Everything from the line containing "turned_about_the_axis(wheel)" through the line containing "# Every length" should be repeated exactly, and nothing else from the data.
BEGIN Data provided
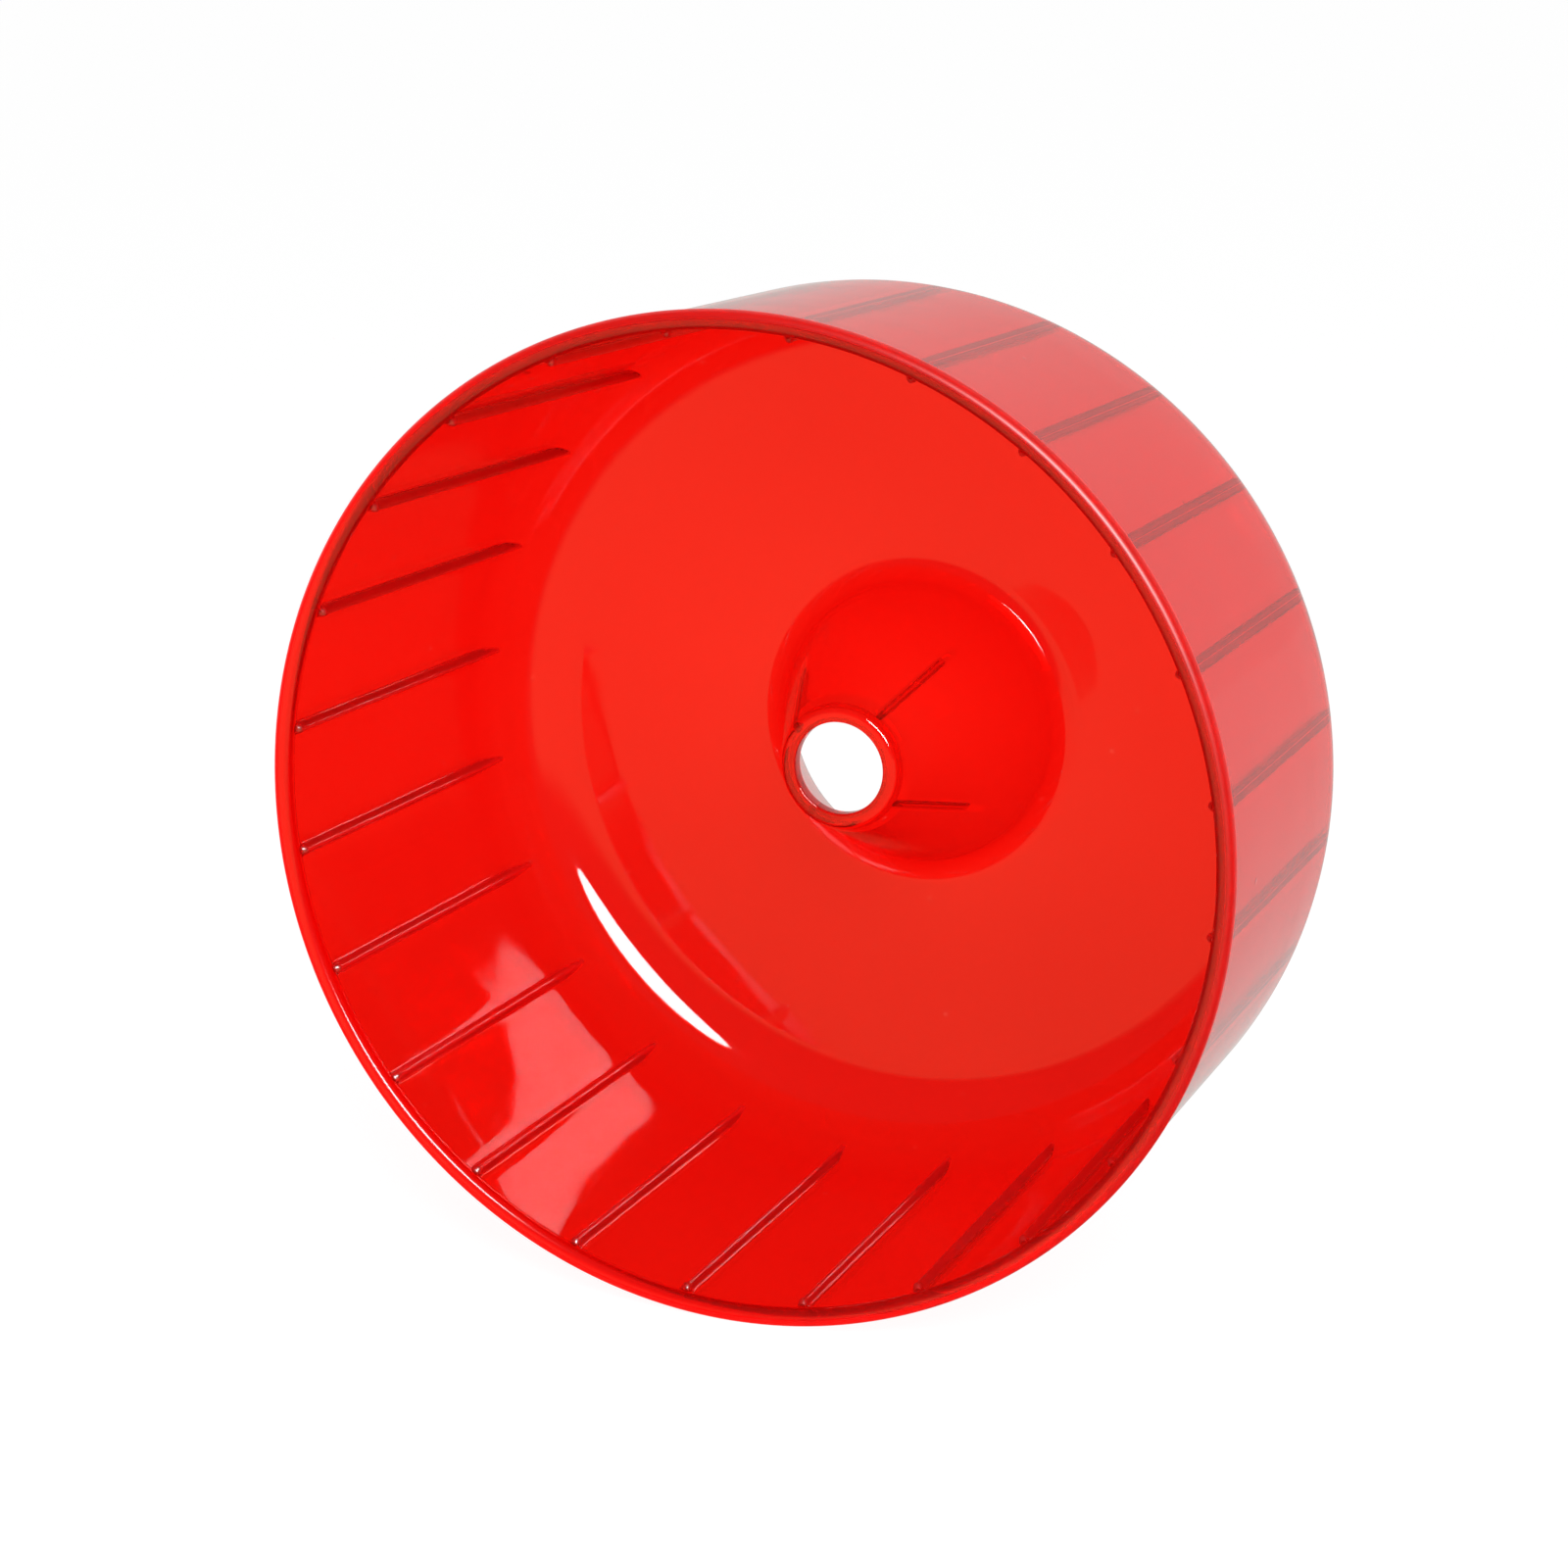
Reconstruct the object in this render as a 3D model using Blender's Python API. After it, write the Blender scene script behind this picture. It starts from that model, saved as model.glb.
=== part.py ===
"""Hamster exercise wheel: one clear red moulding, a drum that is open at the front.

The wheel turns about the Y axis. Its open front faces -Y, its closed back faces +Y,
and the origin is the middle of the bore that takes the axle, at the tip of the hub.
All sizes are in metres.
"""

import math

import bmesh
import bpy
from mathutils import Matrix, Vector

# Rim: the rounded bead round the open front
RIM_OUTER_RADIUS = 0.0700
RIM_BEAD_RADIUS = 0.00135

# Shell: one wall thickness all over; its middle lies inside the rim and is drawn in towards the back
WALL_THICKNESS = 0.0015
RIM_STEP = 0.0016
WALL_TAPER = 0.0020
WALL_FRONT_RADIUS = RIM_OUTER_RADIUS - RIM_STEP
WALL_BACK_RADIUS = WALL_FRONT_RADIUS - WALL_TAPER
WALL_DEPTH = 0.0671
BACK_CORNER_RADIUS = 0.0135

# Back plate: sinks backwards from the wall to the foot of the hub
PLATE_DISH_DEPTH = 0.0052

# Hub: a hollow cone that stands forward from the back plate
HUB_FOOT_RADIUS = 0.0220
HUB_FOOT_FILLET = 0.0055
HUB_HEIGHT = 0.0336
HUB_NOSE_RADIUS = 0.0087
HUB_NOSE_ROUND = 0.0012

# Bore: the collar at the tip of the hub that runs on the axle
BORE_RADIUS = 0.0067
BORE_LENGTH = 0.0028
BORE_ROUND = 0.0003

# Hub ribs: low ribs on the inside of the cone, from the collar backwards
RIB_COUNT = 4
RIB_THICKNESS = 0.0013
RIB_HEIGHT = 0.0009
RIB_REACH = 0.0190
RIB_SEAT_DEPTH = 0.0007

# Running bars: round-topped rungs on the inside of the wall, each with a ball at its front end
BAR_COUNT = 24
BAR_HALF_WIDTH = 0.0006
BAR_HEIGHT = 0.0012
BAR_ROOT_DEPTH = 0.0002
BALL_HALF_WIDTH = 0.00085
BALL_HEIGHT = 0.0013
BALL_FRONT_DEPTH = 0.0016

# How finely the round shapes are faceted
WHEEL_SEGMENTS = 96
BAR_TOP_STEPS = 5
BALL_STEPS = 4
BEAD_QUARTER_STEPS = 2
CORNER_STEPS = 8
FILLET_STEPS = 4
NOSE_STEPS = 3
EDGE_STEPS = 2

# Where the first bar and the first hub rib lie past the level line, as shares of their pitch
BAR_PHASE_SHARE = 0.5
RIB_PHASE_SHARE = 0.5

PLASTIC_COLOUR = (0.80, 0.008, 0.004, 1.0)
PLASTIC_ROUGHNESS = 0.08


def remove_old_objects():
    for old in list(bpy.data.objects):
        bpy.data.objects.remove(old, do_unlink=True)


def clear_red_plastic():
    material = bpy.data.materials.new("clear_red_plastic")
    material.use_nodes = True
    shader = material.node_tree.nodes["Principled BSDF"]
    shader.inputs["Base Color"].default_value = PLASTIC_COLOUR
    shader.inputs["Roughness"].default_value = PLASTIC_ROUGHNESS
    shader.inputs["Metallic"].default_value = 0.0
    return material


def unit(vector):
    return vector / vector.length


def left_normal(start, end):
    """The direction square to a line, on its left side as it runs from start to end."""
    along = unit(end - start)
    return Vector((-along.y, along.x))


def meeting_point(point_a, direction_a, point_b, direction_b):
    """Where two lines in the section plane cross."""
    cross = direction_a.x * direction_b.y - direction_a.y * direction_b.x
    gap = point_b - point_a
    share = (gap.x * direction_b.y - gap.y * direction_b.x) / cross
    return point_a + share * direction_a


def offset_line(points, distance):
    """A bent line moved sideways, to its left where the distance is positive."""
    moved = [points[0] + distance * left_normal(points[0], points[1])]
    for before, here, after in zip(points, points[1:], points[2:]):
        first = left_normal(before, here)
        second = left_normal(here, after)
        moved.append(meeting_point(before + distance * first, here - before,
                                   after + distance * second, here - after))
    moved.append(points[-1] + distance * left_normal(points[-2], points[-1]))
    return moved


def rounded(before, corner, after, radius, steps):
    """Points along the arc that rounds a corner and is tangent to both of its sides."""
    to_before = unit(before - corner)
    to_after = unit(after - corner)
    half_angle = 0.5 * to_before.angle(to_after)
    centre = corner + unit(to_before + to_after) * (radius / math.sin(half_angle))
    tangent_length = radius / math.tan(half_angle)
    start = corner + tangent_length * to_before - centre
    sweep = start.angle_signed(corner + tangent_length * to_after - centre)
    return [centre + Matrix.Rotation(-sweep * step / steps, 2) @ start for step in range(steps + 1)]


def middle_line():
    """The middle of the wall in section, as (radius, depth behind the rim): wall, plate and cone."""
    half_wall = 0.5 * WALL_THICKNESS
    rim = Vector((WALL_FRONT_RADIUS, RIM_BEAD_RADIUS))
    corner = Vector((WALL_BACK_RADIUS, WALL_DEPTH))
    foot = Vector((HUB_FOOT_RADIUS, WALL_DEPTH + PLATE_DISH_DEPTH))
    nose = Vector((HUB_NOSE_RADIUS - half_wall, foot.y - HUB_HEIGHT))
    return [rim, corner, foot, nose]


def nose_depth():
    """How far the front face of the hub lies behind the front of the rim."""
    return middle_line()[-1].y


def origin_depth():
    """The middle of the bore, measured from the front of the rim."""
    return nose_depth() + 0.5 * BORE_LENGTH


def radius_on_line(start, end, depth):
    share = (depth - start.y) / (end.y - start.y)
    return start.x + share * (end.x - start.x)


def rim_bead(outer_start, inner_start):
    """The round bead at the front of the wall, from the outside of the wall round to its inside."""
    centre = Vector((RIM_OUTER_RADIUS - RIM_BEAD_RADIUS, RIM_BEAD_RADIUS))

    def angle_at(radius):
        return math.acos((radius - centre.x) / RIM_BEAD_RADIUS)

    start = angle_at(outer_start.x)
    end = angle_at(inner_start.x) - math.tau
    step = 0.5 * math.pi / BEAD_QUARTER_STEPS
    between = range(math.floor(start / step), math.floor(end / step), -1)
    angles = [start] + [count * step for count in between] + [end]
    return [centre + RIM_BEAD_RADIUS * Vector((math.cos(angle), math.sin(angle))) for angle in angles]


def shell_section():
    """The closed outline of the wheel's wall, down its outer side and up its inner side."""
    middle = middle_line()
    half_wall = 0.5 * WALL_THICKNESS
    inner = offset_line(middle, half_wall)
    outer = offset_line(middle, -half_wall)

    front_edge = nose_depth()
    collar_end = front_edge + BORE_LENGTH
    cone_tip = Vector((radius_on_line(inner[2], inner[3], front_edge), front_edge))
    bore_front = Vector((BORE_RADIUS, front_edge))
    bore_back = Vector((BORE_RADIUS, collar_end))
    collar_root = Vector((radius_on_line(outer[2], outer[3], collar_end), collar_end))

    section = rounded(outer[2], outer[1], outer[0], BACK_CORNER_RADIUS + WALL_THICKNESS, CORNER_STEPS)
    section += rim_bead(outer[0], inner[0])
    section += rounded(inner[0], inner[1], inner[2], BACK_CORNER_RADIUS, CORNER_STEPS)
    section += rounded(inner[1], inner[2], cone_tip, HUB_FOOT_FILLET, FILLET_STEPS)
    section += rounded(inner[2], cone_tip, bore_front, HUB_NOSE_ROUND, NOSE_STEPS)
    section += rounded(cone_tip, bore_front, bore_back, BORE_ROUND, EDGE_STEPS)
    section += rounded(bore_front, bore_back, collar_root, BORE_ROUND, EDGE_STEPS)
    section += [collar_root]
    section += rounded(collar_root, outer[2], outer[1], HUB_FOOT_FILLET + WALL_THICKNESS, FILLET_STEPS)
    return section


def section_object(name, points):
    """A closed outline in the XZ plane, with its depth behind the rim taken along Z."""
    mesh = bpy.data.meshes.new(name)
    corners = [(point.x, 0.0, point.y - origin_depth()) for point in points]
    edges = [(index, (index + 1) % len(corners)) for index in range(len(corners))]
    mesh.from_pydata(corners, edges, [])
    outline = bpy.data.objects.new(name, mesh)
    bpy.context.scene.collection.objects.link(outline)
    return outline


def turned_about_the_axis(outline):
    """Carry the outline once round the wheel's axis."""
    turn = outline.modifiers.new("turn", "SCREW")
    turn.axis = "Z"
    turn.angle = math.tau
    turn.steps = WHEEL_SEGMENTS
    turn.render_steps = WHEEL_SEGMENTS
    turn.use_merge_vertices = True
    turn.merge_threshold = 0.01 * BORE_ROUND
    turn.use_smooth_shade = True


def bar_run_into_corner():
    """How far a bar runs on past the start of the corner's arc, so that it ends inside the wall.

    The arc covers the bar's ridge after the first distance, and the bar's root would come
    out through the back of the wall after the second. The bar ends midway between them.
    """
    outer_radius = BACK_CORNER_RADIUS + WALL_THICKNESS
    covered = math.sqrt(BACK_CORNER_RADIUS ** 2 - (BACK_CORNER_RADIUS - BAR_HEIGHT) ** 2)
    through = math.sqrt(outer_radius ** 2 - (BACK_CORNER_RADIUS + BAR_ROOT_DEPTH) ** 2)
    return 0.5 * (covered + through)


def bar_stations():
    """A bar from front to back, as (depth behind the rim, half width, height): a ball, then an even rung."""
    wall_front, corner, plate = offset_line(middle_line(), 0.5 * WALL_THICKNESS)[:3]
    arc_start = rounded(wall_front, corner, plate, BACK_CORNER_RADIUS, CORNER_STEPS)[0]
    back = arc_start.y + bar_run_into_corner()
    neck_angle = math.pi - math.asin(BAR_HALF_WIDTH / BALL_HALF_WIDTH)
    stations = []
    for step in range(1, BALL_STEPS + 1):
        angle = neck_angle * step / BALL_STEPS
        height = BALL_HEIGHT * math.sin(angle)
        if angle > 0.5 * math.pi:
            height = max(height, BAR_HEIGHT)
        depth = BALL_FRONT_DEPTH + BALL_HALF_WIDTH * (1.0 - math.cos(angle))
        stations.append((depth, BALL_HALF_WIDTH * math.sin(angle), height))
    return stations + [(back, BAR_HALF_WIDTH, BAR_HEIGHT)]


def bar_outline(half_width, height):
    """A bar in cross-section, as (height over the wall, sideways): a round top and a flat root in the wall."""
    angles = [math.pi * (step / BAR_TOP_STEPS - 0.5) for step in range(BAR_TOP_STEPS + 1)]
    top = [(height * math.cos(angle), half_width * math.sin(angle)) for angle in angles]
    return top + [(-BAR_ROOT_DEPTH, half_width), (-BAR_ROOT_DEPTH, -half_width)]


def add_bar(bars, angle):
    """One rung with a ball at its front end, its root sunk in the inner face of the wall."""
    wall_front, corner = offset_line(middle_line(), 0.5 * WALL_THICKNESS)[:2]
    turn = Matrix.Rotation(angle, 3, "Z")

    def placed(depth, height, sideways):
        radius = radius_on_line(wall_front, corner, depth) - height
        return bars.verts.new(turn @ Vector((radius, sideways, depth - origin_depth())))

    rings = []
    for depth, half_width, height in bar_stations():
        rings.append([placed(depth, rise, sideways) for rise, sideways in bar_outline(half_width, height)])
    point = placed(BALL_FRONT_DEPTH, 0.0, 0.0)
    sides = len(rings[0])
    for side in range(sides):
        other = (side + 1) % sides
        bars.faces.new((point, rings[0][other], rings[0][side]))
        for ring, after in zip(rings, rings[1:]):
            bars.faces.new((ring[side], ring[other], after[other], after[side]))
    bars.faces.new(rings[-1])


def bars_object():
    bars = bmesh.new()
    pitch = math.tau / BAR_COUNT
    for index in range(BAR_COUNT):
        add_bar(bars, (index + BAR_PHASE_SHARE) * pitch)
    return joining_object("running_bars", bars)


def rib_outline():
    """One hub rib in section: its inner edge runs beside the cone's wall, its outer edge lies in the wall."""
    middle = middle_line()
    edge = offset_line(middle, -0.5 * WALL_THICKNESS - RIB_HEIGHT)
    front = nose_depth() + BORE_LENGTH - RIB_SEAT_DEPTH
    back = nose_depth() + RIB_REACH
    inner = [Vector((radius_on_line(edge[2], edge[3], depth), depth)) for depth in (front, back)]
    outer = [Vector((radius_on_line(middle[2], middle[3], depth), depth)) for depth in (back, front)]
    return inner + outer


def ribs_object():
    ribs = bmesh.new()
    half = 0.5 * RIB_THICKNESS
    pitch = math.tau / RIB_COUNT
    for index in range(RIB_COUNT):
        turn = Matrix.Rotation((index + RIB_PHASE_SHARE) * pitch, 3, "Z")
        sides = []
        for offset in (-half, half):
            corners = [Vector((point.x, offset, point.y - origin_depth())) for point in rib_outline()]
            sides.append([ribs.verts.new(turn @ corner) for corner in corners])
        near, far = sides
        ribs.faces.new(near)
        ribs.faces.new(reversed(far))
        for corner in range(len(near)):
            other = (corner + 1) % len(near)
            ribs.faces.new((near[other], near[corner], far[corner], far[other]))
    return joining_object("hub_ribs", ribs)


def joining_object(name, shapes):
    """A guide object that holds closed shapes to be joined to the wheel."""
    bmesh.ops.recalc_face_normals(shapes, faces=shapes.faces)
    mesh = bpy.data.meshes.new(name)
    shapes.to_mesh(mesh)
    shapes.free()
    guide = bpy.data.objects.new(name, mesh)
    guide.hide_render = True
    guide.display_type = "WIRE"
    bpy.context.scene.collection.objects.link(guide)
    return guide


def join_to(wheel, guide):
    guide.parent = wheel
    union = wheel.modifiers.new(guide.name, "BOOLEAN")
    union.operation = "UNION"
    union.solver = "EXACT"
    union.object = guide


def build_wheel():
    wheel = section_object("wheel", shell_section())
    wheel.data.materials.append(clear_red_plastic())
    turned_about_the_axis(wheel)
    join_to(wheel, bars_object())
    join_to(wheel, ribs_object())
    wheel.rotation_euler.x = -0.5 * math.pi
    return wheel


def main():
    remove_old_objects()
    build_wheel()


main()
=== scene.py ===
# %% [markdown]
# # A clear red exercise wheel for a hamster
#
# The real object is one injection moulding in clear red plastic: a drum that is open at the
# front, with round-topped running bars inside it, a dished back plate, and a hollow hub with a
# bore for the axle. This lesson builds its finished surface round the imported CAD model,
# gives it a clear coloured plastic, and sets up a pale floor, soft light and a camera.
# Every length is in metres, and the wheel turns about the Y axis with its open front at -Y.

# %% Load the fixed frame
import math

import bpy
import numpy as np
from mathutils import Matrix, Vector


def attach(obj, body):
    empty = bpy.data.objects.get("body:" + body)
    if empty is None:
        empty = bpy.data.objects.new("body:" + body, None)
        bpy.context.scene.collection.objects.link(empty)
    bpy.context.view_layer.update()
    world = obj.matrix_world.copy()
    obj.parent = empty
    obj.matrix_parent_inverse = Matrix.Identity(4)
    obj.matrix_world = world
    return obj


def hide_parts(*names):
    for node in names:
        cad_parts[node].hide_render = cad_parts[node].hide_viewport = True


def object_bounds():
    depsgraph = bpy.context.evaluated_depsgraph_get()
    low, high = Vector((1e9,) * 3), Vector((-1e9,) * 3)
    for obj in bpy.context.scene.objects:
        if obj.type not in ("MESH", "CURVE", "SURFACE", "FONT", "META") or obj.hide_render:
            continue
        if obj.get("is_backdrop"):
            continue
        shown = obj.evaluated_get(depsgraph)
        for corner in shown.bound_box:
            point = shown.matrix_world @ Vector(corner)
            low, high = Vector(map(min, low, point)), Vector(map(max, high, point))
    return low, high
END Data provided
* **Problem solution**
    turned_about_the_axis(wheel)
    join_to(wheel, bars_object())
    join_to(wheel, ribs_object())
    wheel.rotation_euler.x = -0.5 * math.pi
    return wheel


def main():
    remove_old_objects()
    build_wheel()


main()
=== scene.py ===
# %% [markdown]
# # A clear red exercise wheel for a hamster
#
# The real object is one injection moulding in clear red plastic: a drum that is open at the
# front, with round-topped running bars inside it, a dished back plate, and a hollow hub with a
# bore for the axle. This lesson builds its finished surface round the imported CAD model,
# gives it a clear coloured plastic, and sets up a pale floor, soft light and a camera.
# Every length is in metres, and the wheel turns about the Y axis with its open front at -Y.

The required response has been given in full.